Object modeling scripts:
-- start --

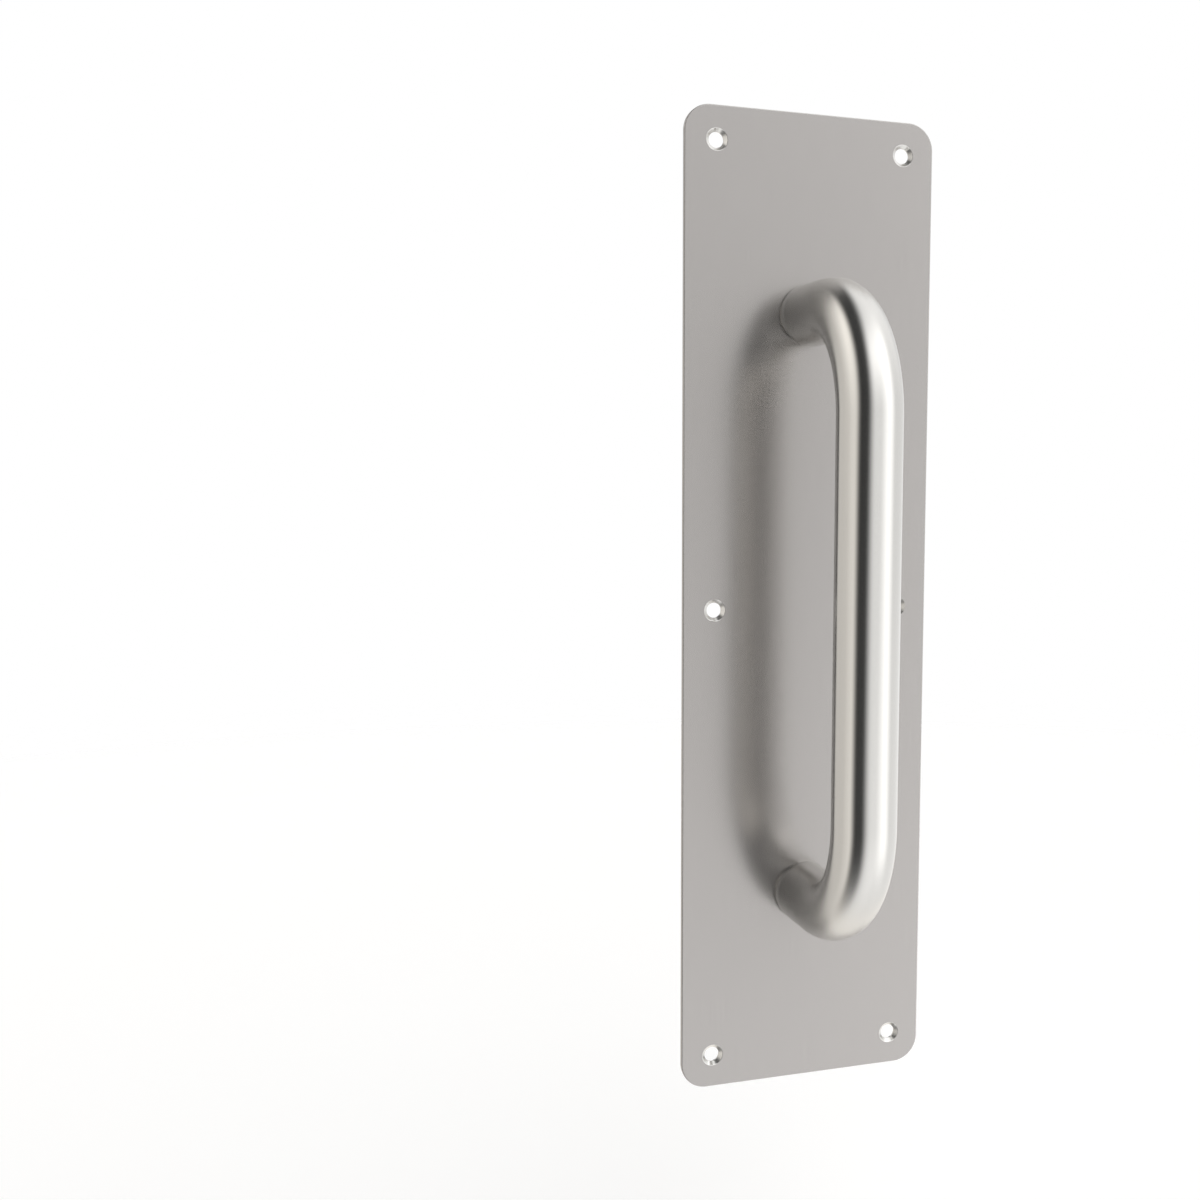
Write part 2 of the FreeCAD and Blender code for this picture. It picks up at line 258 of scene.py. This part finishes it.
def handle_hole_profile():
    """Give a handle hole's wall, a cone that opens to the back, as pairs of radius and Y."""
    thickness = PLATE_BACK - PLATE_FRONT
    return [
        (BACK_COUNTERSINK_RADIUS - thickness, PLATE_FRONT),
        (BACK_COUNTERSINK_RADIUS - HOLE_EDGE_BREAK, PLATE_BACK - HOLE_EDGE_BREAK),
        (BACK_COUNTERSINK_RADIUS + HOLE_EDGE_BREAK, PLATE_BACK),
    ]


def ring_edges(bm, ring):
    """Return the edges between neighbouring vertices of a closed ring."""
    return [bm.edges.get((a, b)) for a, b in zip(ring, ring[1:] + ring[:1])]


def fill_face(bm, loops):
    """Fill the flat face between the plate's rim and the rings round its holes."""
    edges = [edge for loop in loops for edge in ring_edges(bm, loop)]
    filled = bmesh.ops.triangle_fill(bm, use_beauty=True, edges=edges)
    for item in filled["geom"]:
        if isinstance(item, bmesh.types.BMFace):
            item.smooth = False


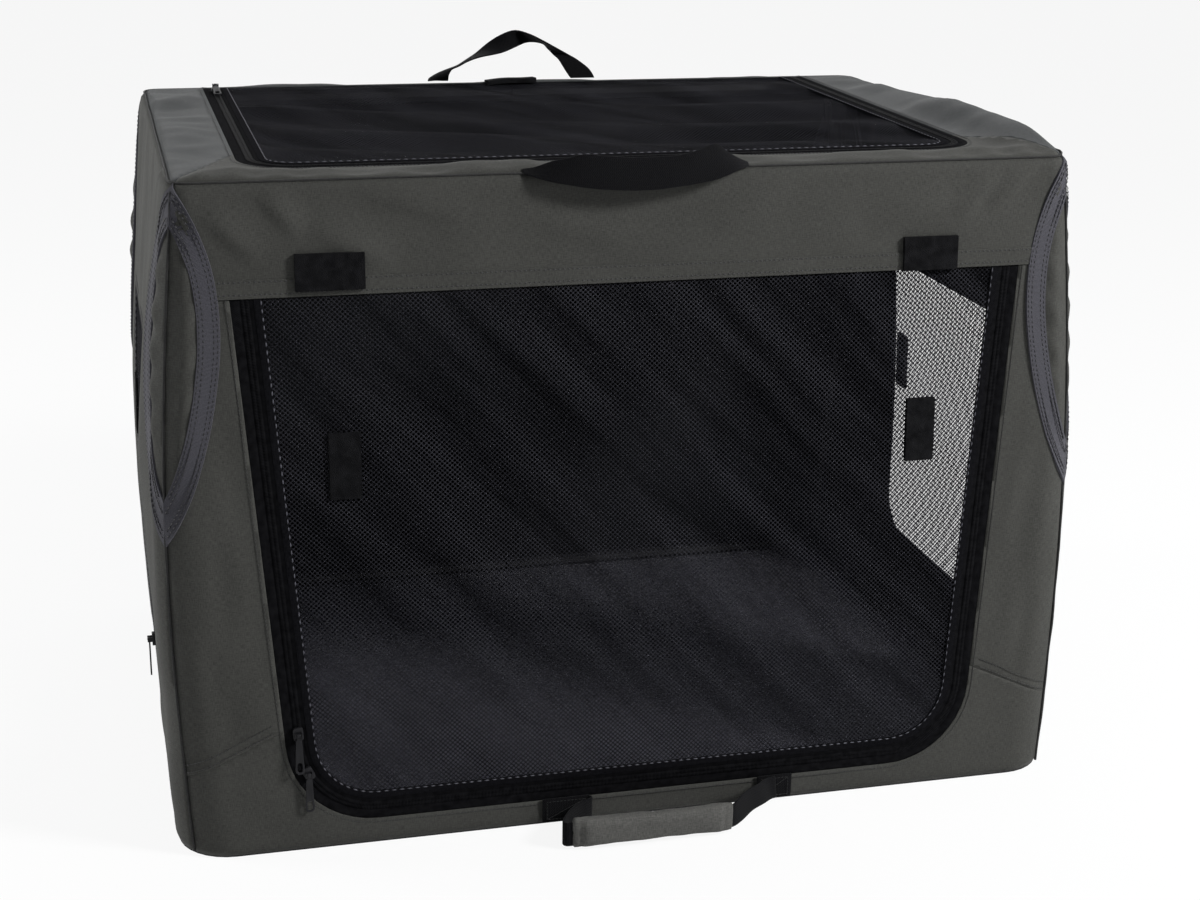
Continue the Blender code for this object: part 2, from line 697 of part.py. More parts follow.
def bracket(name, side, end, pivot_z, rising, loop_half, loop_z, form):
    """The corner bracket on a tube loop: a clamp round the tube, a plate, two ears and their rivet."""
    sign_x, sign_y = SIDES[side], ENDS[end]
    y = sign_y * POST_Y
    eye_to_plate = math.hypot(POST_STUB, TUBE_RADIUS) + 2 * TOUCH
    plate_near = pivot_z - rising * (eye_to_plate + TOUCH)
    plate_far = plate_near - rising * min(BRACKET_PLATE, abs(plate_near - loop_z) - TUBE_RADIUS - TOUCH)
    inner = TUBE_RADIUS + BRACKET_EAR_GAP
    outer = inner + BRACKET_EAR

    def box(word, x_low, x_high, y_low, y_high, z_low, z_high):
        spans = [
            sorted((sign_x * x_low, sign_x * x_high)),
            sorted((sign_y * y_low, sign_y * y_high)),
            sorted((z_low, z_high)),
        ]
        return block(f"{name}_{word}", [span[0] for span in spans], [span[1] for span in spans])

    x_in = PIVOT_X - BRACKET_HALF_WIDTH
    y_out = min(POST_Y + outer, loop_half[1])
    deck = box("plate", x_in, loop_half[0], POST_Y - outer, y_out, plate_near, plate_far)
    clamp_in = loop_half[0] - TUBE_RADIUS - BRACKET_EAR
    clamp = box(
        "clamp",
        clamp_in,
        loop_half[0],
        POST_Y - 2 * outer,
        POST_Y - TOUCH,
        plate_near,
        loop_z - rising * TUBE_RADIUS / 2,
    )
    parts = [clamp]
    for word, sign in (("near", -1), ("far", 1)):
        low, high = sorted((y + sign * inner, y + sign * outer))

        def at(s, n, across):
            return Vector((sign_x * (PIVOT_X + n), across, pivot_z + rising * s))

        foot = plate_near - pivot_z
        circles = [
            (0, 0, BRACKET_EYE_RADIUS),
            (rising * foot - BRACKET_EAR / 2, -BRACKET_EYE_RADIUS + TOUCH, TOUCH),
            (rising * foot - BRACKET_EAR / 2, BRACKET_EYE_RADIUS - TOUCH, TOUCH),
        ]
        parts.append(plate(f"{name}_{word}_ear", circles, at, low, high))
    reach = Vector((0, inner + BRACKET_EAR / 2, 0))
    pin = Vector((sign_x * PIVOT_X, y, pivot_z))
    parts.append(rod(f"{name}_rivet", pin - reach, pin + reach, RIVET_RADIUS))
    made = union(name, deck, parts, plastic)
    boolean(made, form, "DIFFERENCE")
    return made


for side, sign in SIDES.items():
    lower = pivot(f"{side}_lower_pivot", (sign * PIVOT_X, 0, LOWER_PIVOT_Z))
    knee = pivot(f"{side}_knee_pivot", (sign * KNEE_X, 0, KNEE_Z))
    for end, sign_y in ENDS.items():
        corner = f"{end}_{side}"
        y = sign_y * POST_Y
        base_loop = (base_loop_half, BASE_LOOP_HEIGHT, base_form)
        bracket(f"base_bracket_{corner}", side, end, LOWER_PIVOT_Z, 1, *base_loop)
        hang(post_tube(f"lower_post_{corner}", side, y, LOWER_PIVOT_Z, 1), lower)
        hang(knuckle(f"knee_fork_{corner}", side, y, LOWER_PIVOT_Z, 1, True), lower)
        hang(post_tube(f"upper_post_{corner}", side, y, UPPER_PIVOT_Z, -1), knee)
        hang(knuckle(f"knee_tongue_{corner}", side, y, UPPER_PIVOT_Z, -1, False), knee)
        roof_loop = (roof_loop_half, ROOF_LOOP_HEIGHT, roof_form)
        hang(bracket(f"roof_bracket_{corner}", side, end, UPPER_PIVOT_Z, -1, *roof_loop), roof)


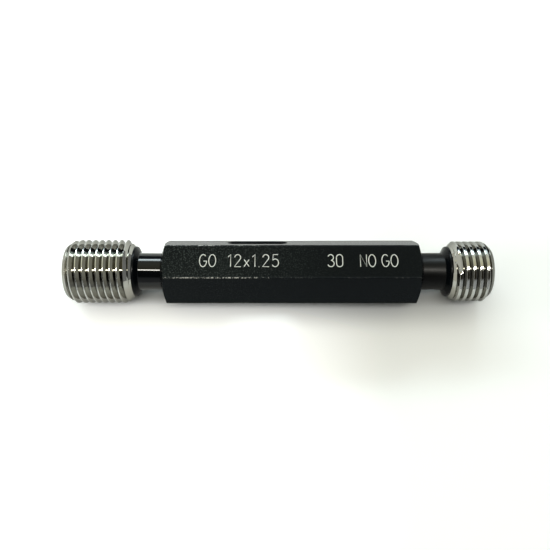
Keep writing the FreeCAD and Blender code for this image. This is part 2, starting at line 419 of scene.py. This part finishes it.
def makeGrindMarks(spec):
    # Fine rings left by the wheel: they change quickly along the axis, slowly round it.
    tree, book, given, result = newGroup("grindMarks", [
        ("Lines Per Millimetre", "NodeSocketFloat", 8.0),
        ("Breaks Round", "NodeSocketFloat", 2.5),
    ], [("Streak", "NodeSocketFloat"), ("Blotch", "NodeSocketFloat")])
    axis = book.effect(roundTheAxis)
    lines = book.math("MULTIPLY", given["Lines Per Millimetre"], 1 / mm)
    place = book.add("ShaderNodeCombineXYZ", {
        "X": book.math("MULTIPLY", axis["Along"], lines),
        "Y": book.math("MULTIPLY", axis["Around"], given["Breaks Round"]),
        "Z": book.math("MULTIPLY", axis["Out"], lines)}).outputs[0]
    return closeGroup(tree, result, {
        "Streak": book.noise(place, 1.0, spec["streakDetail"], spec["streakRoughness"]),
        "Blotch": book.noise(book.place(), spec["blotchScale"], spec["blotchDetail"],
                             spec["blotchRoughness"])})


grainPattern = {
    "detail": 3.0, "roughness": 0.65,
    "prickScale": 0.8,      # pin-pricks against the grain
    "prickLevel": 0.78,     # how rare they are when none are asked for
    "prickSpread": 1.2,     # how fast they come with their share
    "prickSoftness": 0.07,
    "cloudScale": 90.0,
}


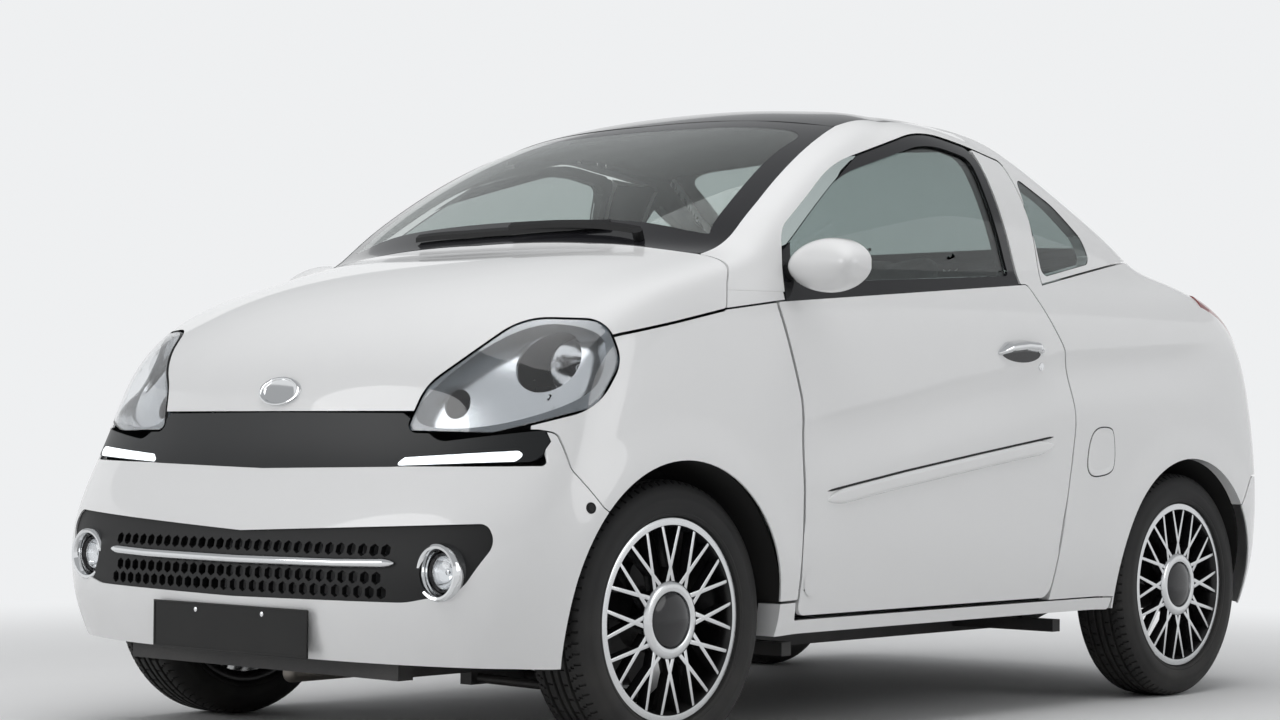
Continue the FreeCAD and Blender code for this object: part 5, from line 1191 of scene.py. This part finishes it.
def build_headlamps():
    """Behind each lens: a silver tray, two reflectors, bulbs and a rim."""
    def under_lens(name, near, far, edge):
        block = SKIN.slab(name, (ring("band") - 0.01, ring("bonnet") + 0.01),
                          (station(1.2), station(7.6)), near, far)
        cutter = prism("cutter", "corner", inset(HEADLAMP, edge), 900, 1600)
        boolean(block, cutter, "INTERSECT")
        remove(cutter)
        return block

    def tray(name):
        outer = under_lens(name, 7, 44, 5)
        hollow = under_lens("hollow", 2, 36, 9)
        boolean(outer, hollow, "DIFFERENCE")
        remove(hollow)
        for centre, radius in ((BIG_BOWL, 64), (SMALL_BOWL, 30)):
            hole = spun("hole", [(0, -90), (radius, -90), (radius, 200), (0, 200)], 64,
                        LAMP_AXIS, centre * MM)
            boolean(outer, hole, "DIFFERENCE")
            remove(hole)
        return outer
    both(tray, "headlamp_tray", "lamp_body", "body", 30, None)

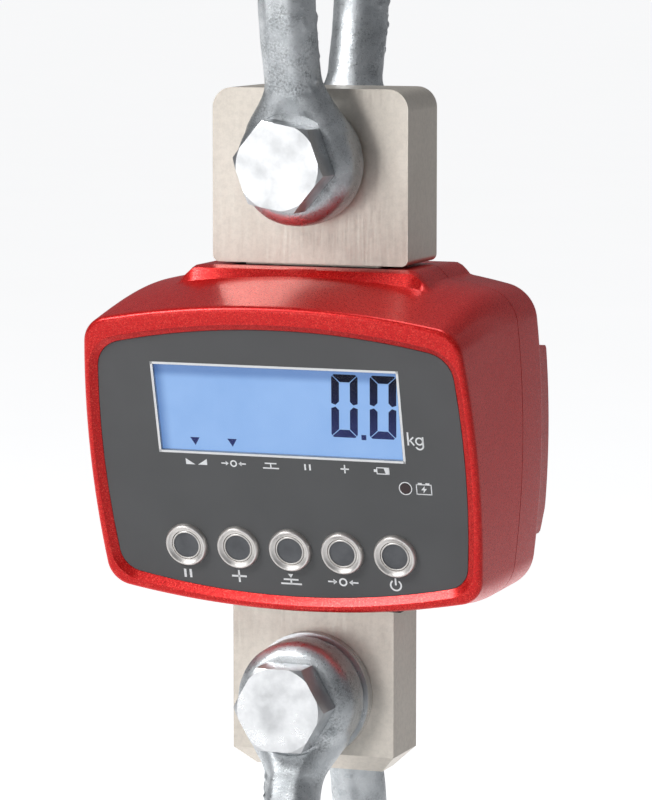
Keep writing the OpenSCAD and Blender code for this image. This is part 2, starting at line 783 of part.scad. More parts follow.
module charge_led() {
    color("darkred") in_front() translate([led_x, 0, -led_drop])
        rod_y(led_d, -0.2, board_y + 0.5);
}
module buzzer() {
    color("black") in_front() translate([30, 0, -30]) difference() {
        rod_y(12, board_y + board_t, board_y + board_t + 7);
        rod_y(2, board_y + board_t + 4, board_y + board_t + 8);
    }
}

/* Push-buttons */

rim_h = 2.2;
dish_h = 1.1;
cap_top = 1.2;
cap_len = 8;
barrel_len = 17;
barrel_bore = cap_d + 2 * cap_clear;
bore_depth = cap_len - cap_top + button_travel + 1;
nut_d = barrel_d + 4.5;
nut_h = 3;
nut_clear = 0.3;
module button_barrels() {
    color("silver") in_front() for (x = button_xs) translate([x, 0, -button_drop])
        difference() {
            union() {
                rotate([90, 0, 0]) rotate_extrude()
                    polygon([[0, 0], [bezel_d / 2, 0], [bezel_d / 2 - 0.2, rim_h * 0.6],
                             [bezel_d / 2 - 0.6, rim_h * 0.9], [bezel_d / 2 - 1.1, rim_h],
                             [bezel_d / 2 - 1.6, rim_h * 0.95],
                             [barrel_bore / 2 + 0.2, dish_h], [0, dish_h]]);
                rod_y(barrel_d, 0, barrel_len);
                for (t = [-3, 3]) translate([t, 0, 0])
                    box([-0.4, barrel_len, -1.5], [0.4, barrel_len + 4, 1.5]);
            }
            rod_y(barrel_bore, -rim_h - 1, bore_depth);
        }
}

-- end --

STATED PROBLEM:
Only the number is wanted: how many lines of the material above include the word "writing"?

EXPECTED ANSWER:
2